**Data shown**
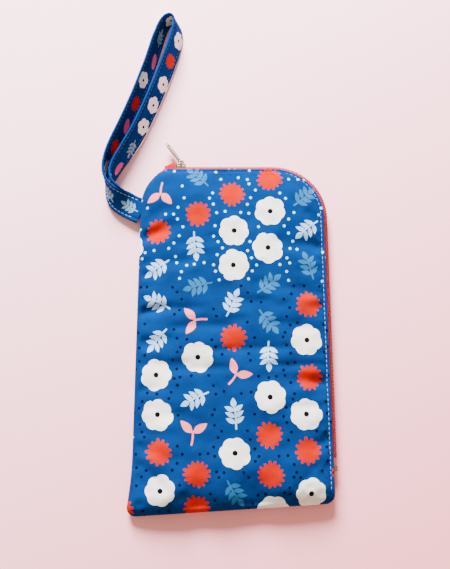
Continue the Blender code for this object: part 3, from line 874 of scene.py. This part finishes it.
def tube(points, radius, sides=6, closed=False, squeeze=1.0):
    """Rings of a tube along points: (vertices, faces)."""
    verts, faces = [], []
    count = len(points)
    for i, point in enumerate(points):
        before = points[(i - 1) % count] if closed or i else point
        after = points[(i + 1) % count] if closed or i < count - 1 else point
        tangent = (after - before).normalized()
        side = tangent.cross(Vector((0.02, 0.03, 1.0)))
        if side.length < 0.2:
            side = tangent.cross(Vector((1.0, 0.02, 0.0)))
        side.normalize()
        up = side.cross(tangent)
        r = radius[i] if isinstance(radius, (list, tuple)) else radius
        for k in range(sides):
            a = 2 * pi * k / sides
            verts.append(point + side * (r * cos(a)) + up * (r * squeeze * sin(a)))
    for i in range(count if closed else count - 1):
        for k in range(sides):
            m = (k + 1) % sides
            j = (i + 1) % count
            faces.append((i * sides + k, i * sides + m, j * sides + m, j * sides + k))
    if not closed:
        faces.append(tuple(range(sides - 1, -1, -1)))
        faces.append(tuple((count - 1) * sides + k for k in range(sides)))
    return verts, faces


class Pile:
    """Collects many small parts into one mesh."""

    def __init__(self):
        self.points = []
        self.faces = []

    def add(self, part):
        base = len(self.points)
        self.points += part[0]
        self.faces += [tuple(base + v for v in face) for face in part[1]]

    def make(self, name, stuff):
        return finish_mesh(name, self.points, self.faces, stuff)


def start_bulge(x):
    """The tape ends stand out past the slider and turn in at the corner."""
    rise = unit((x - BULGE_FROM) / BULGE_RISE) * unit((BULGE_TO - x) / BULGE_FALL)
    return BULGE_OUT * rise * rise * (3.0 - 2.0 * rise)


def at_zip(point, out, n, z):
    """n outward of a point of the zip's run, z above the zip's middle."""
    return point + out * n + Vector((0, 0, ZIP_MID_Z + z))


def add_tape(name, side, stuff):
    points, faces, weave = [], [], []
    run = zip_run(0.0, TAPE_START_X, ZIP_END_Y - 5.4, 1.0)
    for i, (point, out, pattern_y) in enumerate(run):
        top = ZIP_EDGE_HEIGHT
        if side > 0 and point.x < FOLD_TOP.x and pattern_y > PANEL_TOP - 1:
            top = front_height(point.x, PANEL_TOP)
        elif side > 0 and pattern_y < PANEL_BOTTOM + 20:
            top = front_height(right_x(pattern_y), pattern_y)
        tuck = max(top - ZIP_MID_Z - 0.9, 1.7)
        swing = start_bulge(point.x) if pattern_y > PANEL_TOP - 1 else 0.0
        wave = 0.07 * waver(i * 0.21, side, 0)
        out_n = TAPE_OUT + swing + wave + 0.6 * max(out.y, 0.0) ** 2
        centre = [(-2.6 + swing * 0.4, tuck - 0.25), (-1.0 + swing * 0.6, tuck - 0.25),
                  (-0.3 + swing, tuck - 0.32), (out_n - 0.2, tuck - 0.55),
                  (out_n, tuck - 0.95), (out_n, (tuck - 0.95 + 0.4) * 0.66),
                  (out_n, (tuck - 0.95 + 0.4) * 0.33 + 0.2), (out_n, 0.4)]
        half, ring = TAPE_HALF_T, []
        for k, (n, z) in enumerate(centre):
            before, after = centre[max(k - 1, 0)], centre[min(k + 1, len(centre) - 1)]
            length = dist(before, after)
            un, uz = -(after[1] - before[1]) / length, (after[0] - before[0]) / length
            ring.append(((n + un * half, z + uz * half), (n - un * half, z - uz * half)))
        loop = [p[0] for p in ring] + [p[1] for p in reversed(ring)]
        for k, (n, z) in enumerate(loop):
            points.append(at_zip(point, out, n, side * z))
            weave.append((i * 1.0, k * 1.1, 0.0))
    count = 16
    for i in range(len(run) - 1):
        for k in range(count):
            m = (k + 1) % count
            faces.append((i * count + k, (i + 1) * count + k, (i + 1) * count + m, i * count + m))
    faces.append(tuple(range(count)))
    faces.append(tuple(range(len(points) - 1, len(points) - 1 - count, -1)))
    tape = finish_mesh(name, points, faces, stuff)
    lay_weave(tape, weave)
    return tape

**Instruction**
Print the listing above in full, exactly as it is.

**Solution to the exercise**
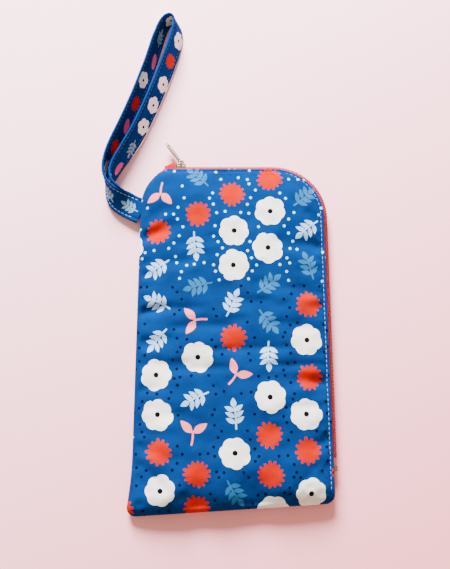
Continue the Blender code for this object: part 3, from line 874 of scene.py. This part finishes it.
def tube(points, radius, sides=6, closed=False, squeeze=1.0):
    """Rings of a tube along points: (vertices, faces)."""
    verts, faces = [], []
    count = len(points)
    for i, point in enumerate(points):
        before = points[(i - 1) % count] if closed or i else point
        after = points[(i + 1) % count] if closed or i < count - 1 else point
        tangent = (after - before).normalized()
        side = tangent.cross(Vector((0.02, 0.03, 1.0)))
        if side.length < 0.2:
            side = tangent.cross(Vector((1.0, 0.02, 0.0)))
        side.normalize()
        up = side.cross(tangent)
        r = radius[i] if isinstance(radius, (list, tuple)) else radius
        for k in range(sides):
            a = 2 * pi * k / sides
            verts.append(point + side * (r * cos(a)) + up * (r * squeeze * sin(a)))
    for i in range(count if closed else count - 1):
        for k in range(sides):
            m = (k + 1) % sides
            j = (i + 1) % count
            faces.append((i * sides + k, i * sides + m, j * sides + m, j * sides + k))
    if not closed:
        faces.append(tuple(range(sides - 1, -1, -1)))
        faces.append(tuple((count - 1) * sides + k for k in range(sides)))
    return verts, faces


class Pile:
    """Collects many small parts into one mesh."""

    def __init__(self):
        self.points = []
        self.faces = []

    def add(self, part):
        base = len(self.points)
        self.points += part[0]
        self.faces += [tuple(base + v for v in face) for face in part[1]]

    def make(self, name, stuff):
        return finish_mesh(name, self.points, self.faces, stuff)


def start_bulge(x):
    """The tape ends stand out past the slider and turn in at the corner."""
    rise = unit((x - BULGE_FROM) / BULGE_RISE) * unit((BULGE_TO - x) / BULGE_FALL)
    return BULGE_OUT * rise * rise * (3.0 - 2.0 * rise)


def at_zip(point, out, n, z):
    """n outward of a point of the zip's run, z above the zip's middle."""
    return point + out * n + Vector((0, 0, ZIP_MID_Z + z))


def add_tape(name, side, stuff):
    points, faces, weave = [], [], []
    run = zip_run(0.0, TAPE_START_X, ZIP_END_Y - 5.4, 1.0)
    for i, (point, out, pattern_y) in enumerate(run):
        top = ZIP_EDGE_HEIGHT
        if side > 0 and point.x < FOLD_TOP.x and pattern_y > PANEL_TOP - 1:
            top = front_height(point.x, PANEL_TOP)
        elif side > 0 and pattern_y < PANEL_BOTTOM + 20:
            top = front_height(right_x(pattern_y), pattern_y)
        tuck = max(top - ZIP_MID_Z - 0.9, 1.7)
        swing = start_bulge(point.x) if pattern_y > PANEL_TOP - 1 else 0.0
        wave = 0.07 * waver(i * 0.21, side, 0)
        out_n = TAPE_OUT + swing + wave + 0.6 * max(out.y, 0.0) ** 2
        centre = [(-2.6 + swing * 0.4, tuck - 0.25), (-1.0 + swing * 0.6, tuck - 0.25),
                  (-0.3 + swing, tuck - 0.32), (out_n - 0.2, tuck - 0.55),
                  (out_n, tuck - 0.95), (out_n, (tuck - 0.95 + 0.4) * 0.66),
                  (out_n, (tuck - 0.95 + 0.4) * 0.33 + 0.2), (out_n, 0.4)]
        half, ring = TAPE_HALF_T, []
        for k, (n, z) in enumerate(centre):
            before, after = centre[max(k - 1, 0)], centre[min(k + 1, len(centre) - 1)]
            length = dist(before, after)
            un, uz = -(after[1] - before[1]) / length, (after[0] - before[0]) / length
            ring.append(((n + un * half, z + uz * half), (n - un * half, z - uz * half)))
        loop = [p[0] for p in ring] + [p[1] for p in reversed(ring)]
        for k, (n, z) in enumerate(loop):
            points.append(at_zip(point, out, n, side * z))
            weave.append((i * 1.0, k * 1.1, 0.0))
    count = 16
    for i in range(len(run) - 1):
        for k in range(count):
            m = (k + 1) % count
            faces.append((i * count + k, (i + 1) * count + k, (i + 1) * count + m, i * count + m))
    faces.append(tuple(range(count)))
    faces.append(tuple(range(len(points) - 1, len(points) - 1 - count, -1)))
    tape = finish_mesh(name, points, faces, stuff)
    lay_weave(tape, weave)
    return tape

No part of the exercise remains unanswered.